Along with the improvement in terms of gameplay and fan following, comes the development of the players.
Since the Chang Thai Slammers won an ABL Championship in 2011, basketball in Thailand has risen in popularity. The title brought enough interest for the federation to start local leagues which introduced import players.
“Before that, we didn’t get a chance to play with or against import players that much,” Coach Tong explains. “Once we got those opportunities, we were able to get used to the physicality and the speed a bit more.

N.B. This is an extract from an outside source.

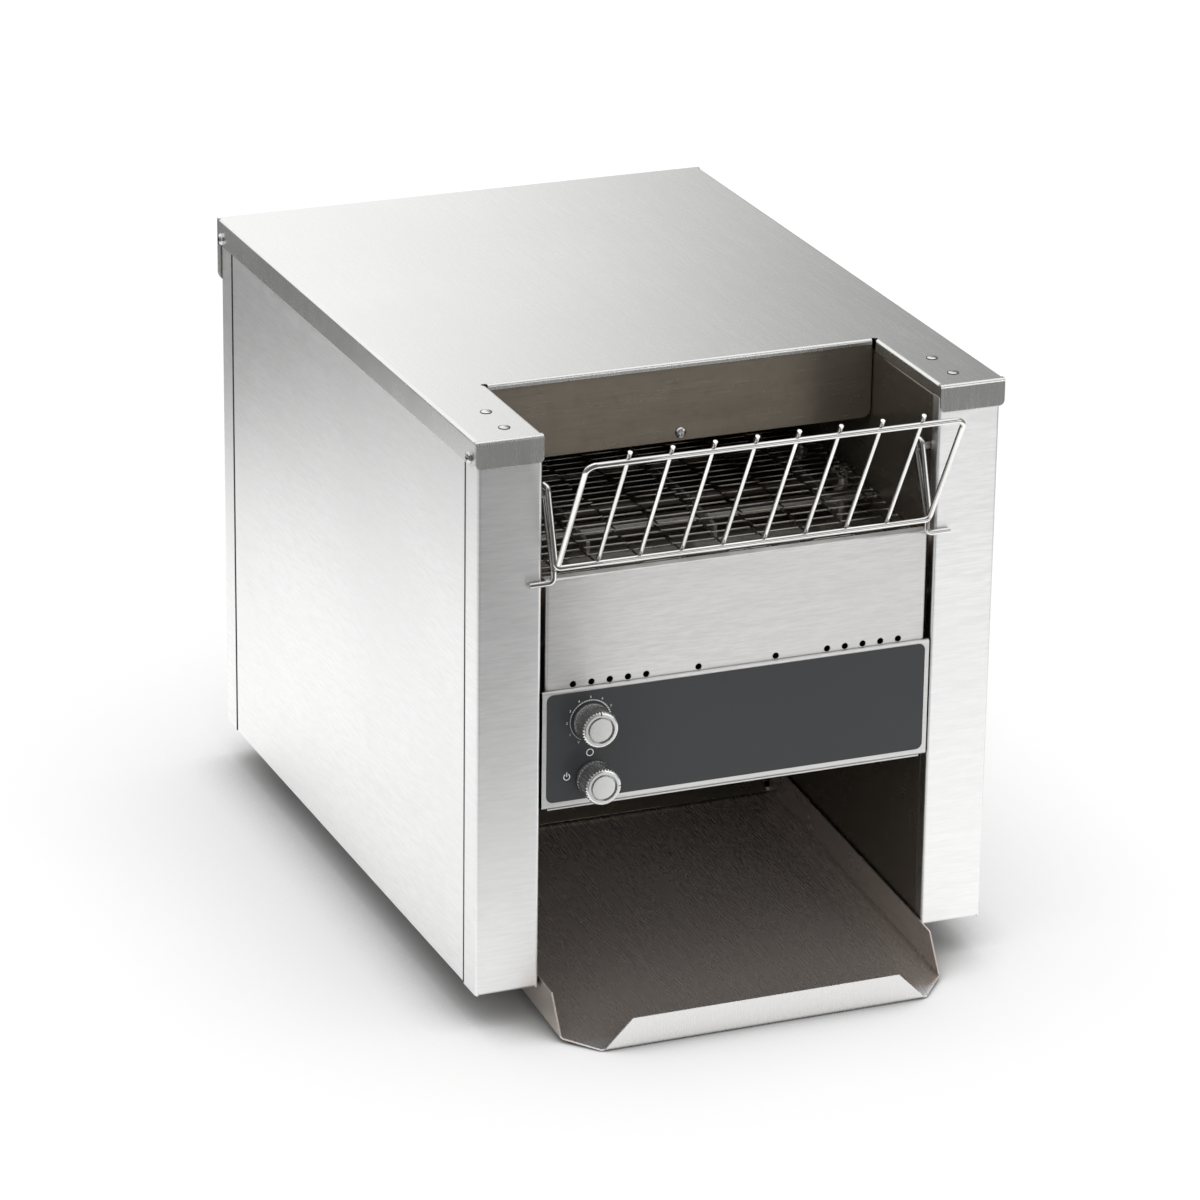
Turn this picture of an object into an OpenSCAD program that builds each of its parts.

What’s clear is that we’re not afraid to play against import players anymore, even if we are still behind physically.”
“A lot of our players have made great improvement recently,” says Coach Tong, before he lists off all of the teams’ local players proudly. “But the one who has made the most significant improvement is Palm [Darongphan Apiromvilaichai].”
Darongphan has been an X-Factor in the Finals averaging 13.0 points, 4.0 rebounds, 3.0 assists, and shooting 4-6 from downtown.
“He’s played for me with the Slammers [in 2012] and I’ve seen him playing for other clubs among the years as well,” Coach Tong says referring to the Mono Vampire starter. “He’s never been more detailed in his career, whether it’s his shooting or just his composure. Defense is his calling card, as it always has, as well as his role as a glue guy.”
“But it’s his shooting that he’s done really well, where he’s had to take on the role left by the injured Ratdech Kruatiwa.”
This Game Two win in 2018 in the Philippines might not be the Champion-clinching triumph for Coach Tong like in 2011, but it was an important win nonetheless. Now Mono Vampire will be heading back home to Thailand for Games 3 and 4.
The heartbreaking Game One loss still hurts, but Coach Tong and Mono Vampire can still refer to the last two ABL seasons to their advantage where the eventual champions both lost the series opener.
With already one ABL title on his resume, Coach Tong hopes he can add another trophy to his mantle.